Nodes form iBGP peering (which does not required direct connectivity). For cross-zone connectivty of pods, kube-router uses IPIP tunnels. Cross-zone cluster with kube-router is fully supported out-of-the box. You dont need to do any thing special.

Are there other topologies that would provide me with direct service and pod routing in this configuration?

Can you please elaborate what you mean by direct service (from on prem?)

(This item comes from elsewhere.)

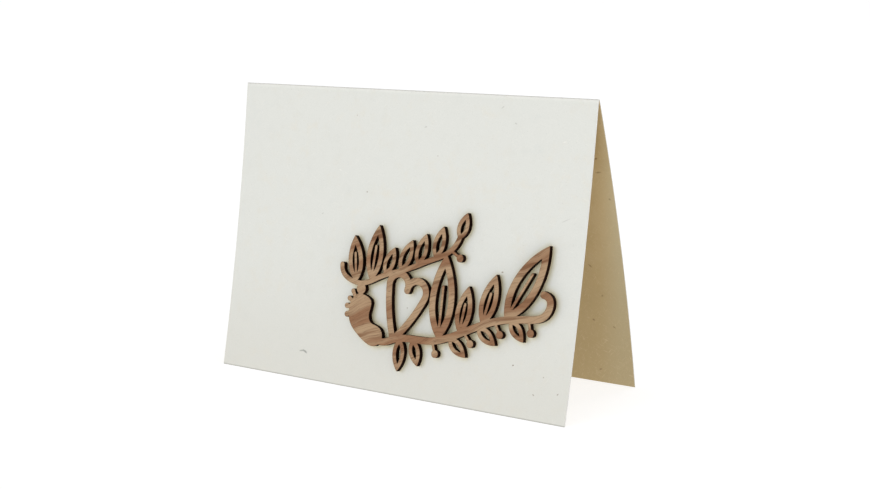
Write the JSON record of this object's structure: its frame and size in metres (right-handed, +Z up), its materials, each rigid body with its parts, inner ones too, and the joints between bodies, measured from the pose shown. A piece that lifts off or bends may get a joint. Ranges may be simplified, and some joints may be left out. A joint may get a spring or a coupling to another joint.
{
  "type": "greeting card",
  "caption": "Folded blank card standing as a tent, with a flat laser-cut wooden ornament of a footprint, heart and leafy stems on its front.",
  "frame": {"origin": "middle of the rectangle that the two feet stand in, on the surface the card stands on", "axes": "+X along the fold, to the right seen from the front; -Y is the side the ornament is on; +Z up"},
  "size_m": [0.148, 0.0486, 0.1024],
  "materials": {
    "card_board": "uncoated natural white board with fine fibres, tan inside",
    "walnut": "unvarnished walnut with scorched laser-cut edges"
  },
  "bodies": {
    "root": {"card": "card_board", "wooden_ornament": "walnut"}
  },
  "joints": []
}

Nov 21 '17 20:11 murali-reddy

We have a VPN endpoint terminating in our VPC which allows us to route directly to addresses within the VPC subnet. We're currently using flannel and I've set up a flannel endpoint with the -ip-masq option plus a routing rule in AWS to route traffic to our current kubernetes pods' private address space managed by flannel through the node running flanneld so we can directly access pods. So all traffic from the VPC to 10.1.x.x passes through the flanneld 'router'.

I was hoping to be able to set up the quagga node in a similar capacity, as a router for traffic coming from our VPC to the kube-router managed IP space.

Nov 21 '17 21:11 looprock

@looprock your use case makes perfect sense. i will have to try and see how to make it work. Re-opening the issue.

Nov 22 '17 16:11 murali-reddy

Thanks so much @murali-reddy. Would it make sense to try to use kube-router directly as I've been using flanneld, versus trying to pick up routes via ibgp/quagga? Would that be possible or provide any kind of advantage?

Nov 22 '17 16:11 looprock

@looprock What backend are you using with Flannel? Kube-router can masqurade outbound traffic. But it does not configure pod CIDR's on the VPC routing table. Also there is limit of 50 entries. So inbound traffic from on-prem to pod's running in the VPC can not be easily achived.

From what i read you leverage AWS VPC routing table? Also what is flanneld 'router'?

Nov 24 '17 16:11 murali-reddy

@murali-reddy we're using etcd as that backend for flannel. The basic setup is pretty straight-forward. I'm running a stand-alone node running flanneld connected to the same backend the kubernetes nodes:

/usr/local/bin/flanneld --etcd-endpoints=http://xxx.kube.cluster:2379 -ip-masq

Flanneld will actually configure iptables for you when you set the -ip-masq flag:

Chain FORWARD (policy ACCEPT 3649K packets, 2043M bytes) pkts bytes target prot opt in out source destination 0 0 ACCEPT all -- flannel.1 eth0 10.1.0.0/16 0.0.0.0/0 ctstate NEW

Chain POSTROUTING (policy ACCEPT 118K packets, 14M bytes) pkts bytes target prot opt in out source destination 0 0 MASQUERADE all -- any eth0 ip-10-1-0-0.ec2.internal/16 anywhere 0 0 MASQUERADE all -- any eth0 ip-10-8-0-0.ec2.internal/24 anywhere 0 0 RETURN all -- any any ip-10-1-0-0.ec2.internal/16 ip-10-1-0-0.ec2.internal/16

0     0 MASQUERADE  all  --  any    any     ip-10-1-0-0.ec2.internal/16 !base-address.mcast.net/4

118K 7321K MASQUERADE all -- any any !ip-10-1-0-0.ec2.internal/16 ip-10-1-0-0.ec2.internal/16

On the AWS side I only have one rule:

10.1.0.0/16 | eni-xxxxxxxx / i-xyxyxyxyxyxyxyxyx

Where i-xyxyxyxyxyxyxyxyx is the stand-alone flanneld instance where I've disabled the src/destination checks.

So in the kube-router setup I would imagine doing the same thing and the only VPC routing rule would be for the full subnet managed by kube-router, RE: the nonMasqueradeCIDR in kops. So no need to worry about the 50 route limit because you'd only be adding one.

Nov 25 '17 05:11 looprock

@looprock Yes. that should work. Each node of the cluster knows how to route traffic to any pod runnning on any node of the cluster. So if you setup your AWS rule to any of the nodes in the cluster, connectivity from on-prem network to any pod in the cluster should work.

Nov 30 '17 12:11 murali-reddy

This issue hasn't had any updates in ~5 years, closing as stale.

Oct 02 '22 16:10 aauren